The NC Bill, and other nullification laws, make the same claims about the Federal Government, that its interest is in maintaining its own power, not in serving the people who have entrusted them to govern.

"I don't need the church, I can love Jesus all by myself"
"We don't need the government, we can solve these problems by ourself"

Now for the word of the day:

Antidisestablishmentarianism - the belief that establishments (usually the church) should not be dissolved.

I put myself pretty firmly in that camp. The Church certainly has mistakes for which it will be judged, and the Federal Government does as well. But large bodies of committed people working together have also accomplished some of the greatest good in this world.

Because the truth is, as John Donne wrote, "No [person] is an island, entire unto [themselves]." We exist in communities and need one another. If we just opted out of the culture it would affect more people than just ourselves. These establishments, Church and Government, serve two radically different purposes, but both recognize the truth that we cannot do what needs be done by ourselves.

What do you think? Are we our own? Do we need each other? Do we need established bodies?


  1. I believe we do need an established body. Without it, as we have seen, there are splinters of the Church. I don't believe Christ would have wanted many bodies of Christ. There is only One body of Christ, the Catholic Church. This doesn't mean that you have to be a Roman Catholic to be a member of the body of Christ. All Roman Catholics are Catholic but not all Catholics are Roman Catholic. We have to also remember there is no such thing as a perfect church. To think this is absurd. Its like the idea the grass is greener on the other side. It never is...unless it has an irrigation system in. :p. I feel all Christians need to gather together, for if we continue in the discourse of separation, the government will become the new "Church", forcing its own teachings instead those of God.

    1. Thanks for your comment Chris, I really like having a Roman Catholic perspective in my life.

      I think it's interesting that you firmly support an established church while expressing distrust in the federal government. Care to say more about that?

      Also, is it the church's responsibility to provide the "irrigation" to which you referred? What does that look like in the 21st century?

      Thanks again for the feedback!

  2. I distrust the government ever since they have kicked God out of it. If we continue to live under the impression that we are all gods and can do whatever we want, then like Rome, this country will fail. Americans are under the dream that this country won't fail and will continue to sleep. Once we put God back where He belongs, then I can trust this government again.

    As for the Catholic Church, God is and always has been in the focal point. Front and center. Granted there might have been some back sliding, the Crusades, but has gotten back on the right path. If the Catholic Church can apologize for any wrong doing when a corrupt pope was in rule, then why can't this country?
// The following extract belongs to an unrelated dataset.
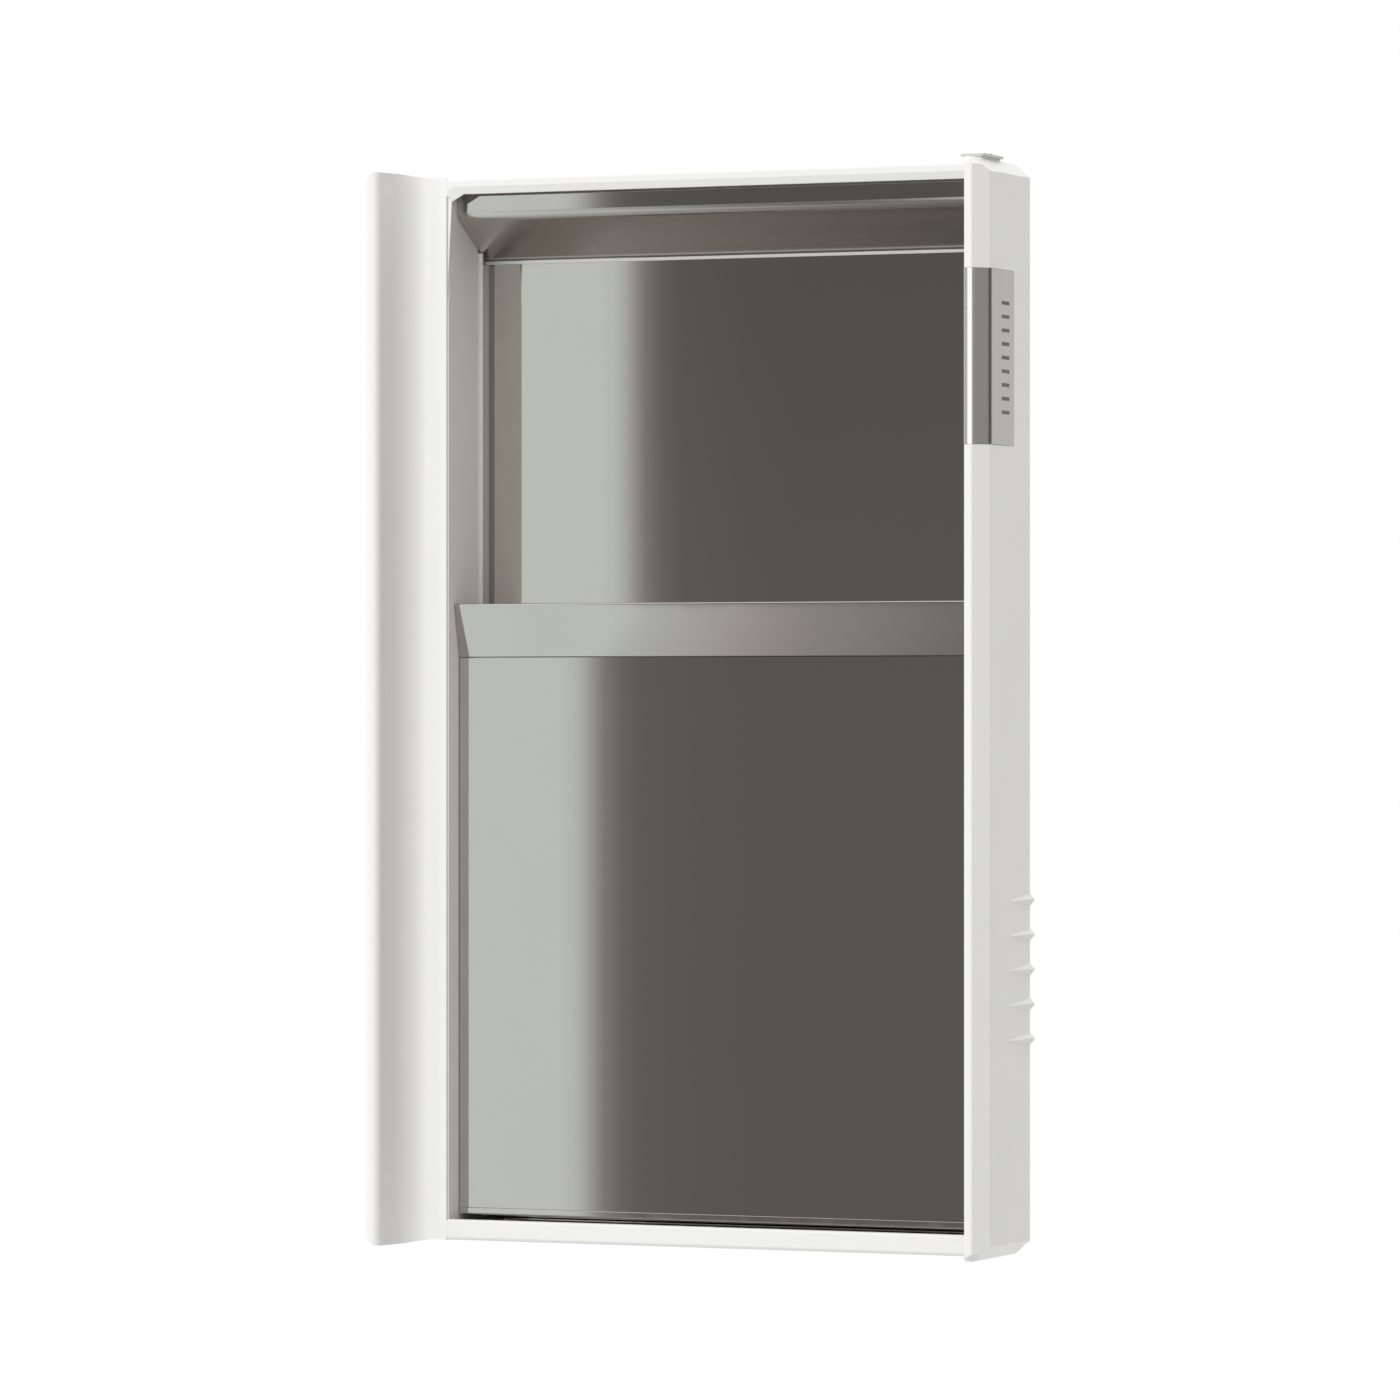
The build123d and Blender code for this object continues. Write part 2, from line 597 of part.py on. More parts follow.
def wall_screw_places():
    return [(x, height) for height in WALL_SCREW_HEIGHTS for x in (-WALL_SCREW_X, WALL_SCREW_X)]


def panel_screw_places():
    return [(x, height) for height in PANEL_SCREW_HEIGHTS for x in (PANEL_SCREW_LEFT, PANEL_SCREW_RIGHT)]


def back_panel():
    edge_x, edge_z = RIGHT - SHELL - PANEL_EDGE_GAP, RAIL_TOP - 3.0 - PANEL_EDGE_GAP
    corner = 3.0
    sheet = outline((-edge_x, -edge_z, corner), (edge_x, -edge_z, corner), (edge_x, edge_z, corner), (-edge_x, edge_z, corner))
    body = along_y(sheet, PANEL_FACE, PANEL_REAR)
    for x, height in wall_screw_places():
        body -= rod_y(WALL_SCREW_HOLE, PANEL_FACE - 1, 1, x, height)
    for x, height in panel_screw_places():
        body -= rod_y(PANEL_SCREW_RADIUS + LOOSE, PANEL_FACE - 1, 1, x, height)
    return body


def back_panel_screws():
    screws = []
    for x, height in panel_screw_places():
        head = rod_y(2.8, PANEL_REAR, PANEL_REAR + 1.8, x, height)
        screws.append(head + rod_y(PANEL_SCREW_RADIUS, PANEL_FACE - PANEL_SCREW_GRIP, PANEL_REAR, x, height))
    return group(screws)


def frame_screws():
    screws = []
    for height in FRAME_SCREW_HEIGHTS:
        for depth in FRAME_SCREW_DEPTHS:
            left = rod_x(3.2, OPEN_LEFT - SHELL - 2.2, OPEN_LEFT - SHELL, depth, height)
            screws.append(left + rod_x(FRAME_SCREW_RADIUS, OPEN_LEFT - SHELL, OPEN_LEFT + FRAME_SCREW_GRIP, depth, height))
            right = rod_x(3.2, OPEN_RIGHT + SHELL, OPEN_RIGHT + SHELL + 2.2, depth, height)
            screws.append(right + rod_x(FRAME_SCREW_RADIUS, OPEN_RIGHT - FRAME_SCREW_GRIP, OPEN_RIGHT + SHELL, depth, height))
    return group(screws)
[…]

    Pope Francis, I believe, is doing a great job of "irrigation". He listens to the Holy Spirit and let's that guide Him. It will take some time for the brown spots to turn green again, aka. Priest sex scandals, but in time they will become an Irish green. :-)

    1. Pope Francis is a big deal, historically and theologically. Not that Pope Emeritus Benedict XVI was an empty suit, he was also a significant figure. Pope Francis, however, is the first Jesuit and is a changing the way people view the whole of the Christian Church, not just the portion which he oversees.

      God should be the focal point of all Christian thought and behavior. Christians, as fallen people still working out their salvation with fear and trembling, will not get everything correct all the time, but are discerning the will of God through the presence of the Spirit.

      To get back to the point of the original post, we cannot enact the will of the spirit on an individual level. That is not the manner in which God has chosen to act in the past. God calls us to be together and to move forward in faith and love.

  3. Back in the 1960s when politics were vastly different, William F. Buckley debated William Sloan Coffin on a show called Firing Line. It was a model for intelligent, respectful debate that we seem to have lost in this country in favor of yammering heads on cable news and talk radio.
    One of Coffin's lines from that exchange speaks to your last few words:
    "Am I my brother's keeper?"
    "No, I am my brother's brother."

    1. Thanks Mike! That's a really cool connection! Do you think that we, as brothers, are also keepers? At least to some extent?